Arrivatovi, trovò la sala d’attesa piena di gente. Gli
infermieri erano indaffarati e apprestavano le prime cure a quelle persone in
stato di choc rimaste ferite o contuse nella confusione del momento.
Quando finalmente Giovanna fu
visitata, il medico di turno comprese che era opportuno un ricovero ospedaliero
e assicurò che avrebbe subito chiamato un elicottero della Marina Militare per
il trasferimento urgente della signora, insieme alle altre persone bisognose di
cure. I soccorsi non tardarono ad arrivare e Giovanna, Marco ed altri pazienti
furono portati, in elicottero, all’Ospedale civile di Messina.
Giovanna si tranquillizzò
quando arrivò all’ospedale di Messina, perché sapeva di trovarvi il suo
ginecologo di fiducia che l’avrebbe assistita durante il parto.
Dietro sua espressa richiesta,
infatti, il dottor Caruso venne chiamato, visitò la donna e si accorse che il
parto poteva essere difficoltoso. Così si consultò con il primario del reparto
ed insieme, decisero di intervenire al più presto.
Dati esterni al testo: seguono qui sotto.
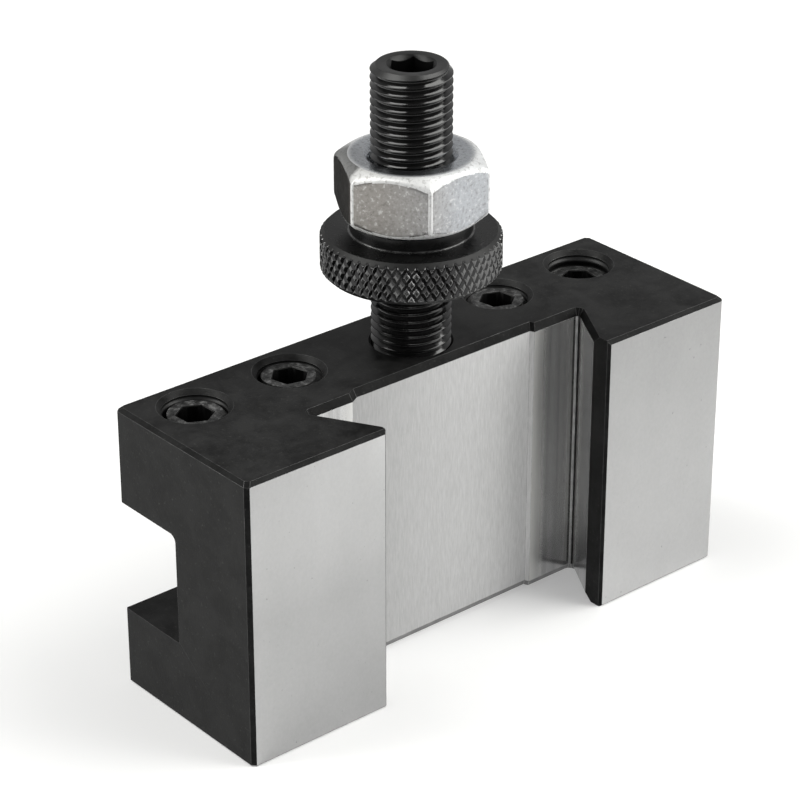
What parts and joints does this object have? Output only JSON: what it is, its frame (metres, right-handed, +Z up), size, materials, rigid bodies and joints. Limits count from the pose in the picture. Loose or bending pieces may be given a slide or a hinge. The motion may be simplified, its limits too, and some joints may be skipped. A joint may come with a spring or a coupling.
{
  "type": "turning tool holder",
  "caption": "Steel quick-change turning tool holder with a dovetail groove, an open tool slot under socket set screws, and a knurled height collar on a threaded stud.",
  "frame": {"origin": "centre of the block's base", "axes": "+X along the block, -Y out of the dovetail groove towards the tool post, +Z up along the stud"},
  "size_m": [0.0764, 0.0275, 0.074],
  "materials": {
    "block_steel": "black oxide, satin, with ground jaw faces",
    "screw_steel": "black oxide, satin",
    "stud_steel": "black oxide, glossy with oil",
    "collar_steel": "black oxide, satin, worn on the knurl tips",
    "nut_zinc": "zinc plated, satin"
  },
  "bodies": {
    "holder": {"holder_block": "block_steel", "height_stud": "stud_steel"},
    "screw_1": {"clamp_screw_1": "screw_steel"},
    "screw_2": {"clamp_screw_2": "screw_steel"},
    "screw_3": {"clamp_screw_3": "screw_steel"},
    "screw_4": {"clamp_screw_4": "screw_steel"},
    "collar": {"height_collar": "collar_steel"},
    "nut": {"lock_nut": "nut_zinc"}
  },
  "joints": [
    {"name": "screw_1_travel", "type": "slide", "parent": "holder", "child": "screw_1", "axis": [0, 0, 1], "range_m": [-0.0075, 0.004]},
    {"name": "screw_2_travel", "type": "slide", "parent": "holder", "child": "screw_2", "axis": [0, 0, 1], "range_m": [-0.0075, 0.004]},
    {"name": "screw_3_travel", "type": "slide", "parent": "holder", "child": "screw_3", "axis": [0, 0, 1], "range_m": [-0.0075, 0.004]},
    {"name": "screw_4_travel", "type": "slide", "parent": "holder", "child": "screw_4", "axis": [0, 0, 1], "range_m": [-0.0065, 0.004]},
    {"name": "collar_travel", "type": "slide", "parent": "holder", "child": "collar", "axis": [0, 0, 1], "range_m": [-0.0092, 0]},
    {"name": "nut_travel", "type": "slide", "parent": "holder", "child": "nut", "axis": [0, 0, 1], "range_m": [0, 0.0105]}
  ]
}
Correttamente, volle parlare
con gli sposi per informarli e rassicurarli:
«Come sapete la gravidanza si
è svolta senza grossi disturbi. Adesso però qualcosa è cambiato, ma niente di
grave! La paura e l’agitazione derivate dagli eccezionali eventi di oggi, hanno
accelerato il parto. Ma c’è un’altra cosa da non sottovalutare: la presentazione
podalica del bambino che ci consiglia di intervenire d’urgenza e di
praticare il taglio cesareo. Non c’è, comunque di che preoccuparsi.»
Poi, rivolto a Giovanna che
sembrava un po’ agitata, aggiunse:
«Stai tranquilla! Adesso
verranno le infermiere che ti porteranno in sala parto. Vedrai che tutti si
svolgerà presto e bene.»
Marco, il giovane sposo,
attese qualche ora in sala d’aspetto, con ansia ed impazienza. Poi,
un’infermiera gli portò la lieta notizia: era nato un bel bambino di due chili
e mezzo.
Madre e figlio godevano di
ottima salute.
Andrea, nato “ottimino”, era stato
posto precauzionalmente in incubatrice; ma dopo una ventina di giorni, i medici
del reparto si sentirono in grado di comunicare alla giovane coppia che il
bambino era sano e vitale e che presto avrebbe potuto lasciare l’ospedale.
Intanto il vulcano, in tutto
questo tempo, aveva continuato a rovesciare fuoco sul mare, costringendo molta
gente ad evacuare l’isola.
Tutta la stampa si occupò
della vicenda, parlò di qualche escursionista ucciso dalla pioggia di lapilli,
di gente che si era ferita nel tentativo di fuggire, di case distrutte, di
boschi incendiati, ma trascurò un episodio molto importante: in mezzo a mille
disagi e a tanta paura un essere umano si era affacciato alla vita…
Poi, all’improvviso, così
com’era iniziata, l’eruzione terminò e il paese ritornò alla sua normale
attività; ma lo Stromboli rimane ancora il vulcano più sorvegliato della Terra.